The experience as a grant reviewer gave Wayne ideas for projects to implement herself and made the time worthwhile, although it was sometimes taxing.
“If they had the right buzz words; if they answered all the questions; if they had a good evaluation at the end; those were the grants that had the potential to get the award,” Wayne said. “I enjoyed doing that because then it gave me ideas.”
While grant writing is time consuming, difficult and funding is never guaranteed, Smith said it is something every teacher should at least try.
“I think it is not a waste of time,” she said. “I think it helps teaching. You learn how you’re going to do [the project] and how it’s set up. It is helping me in my teaching. I wouldn’t be able to do what I did in science without those grants. Because of that extra money, I was, and that was the incentive.”

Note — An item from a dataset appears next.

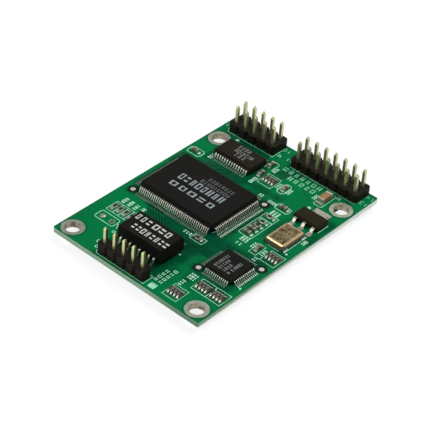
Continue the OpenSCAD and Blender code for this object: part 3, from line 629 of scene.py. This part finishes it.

For teachers new to grant writing, Wayne and Smith suggest they talk to seasoned teachers who have written grants or know where to find them. They also suggest networking with teachers from other schools while attending professional development workshops.
“It goes hand-in-hand with professional development,” Smith said. “You go to those professional developments and then you come back to write the grants to do projects you learned about or, you get your stuff and then you write a grant for more.”
If all else fails, just “Google It.”
“I go online and do searches,” Smith said. “I wanted games for the classrooms so I just typed in ‘grants for educational games,’ and that was a good starting point.”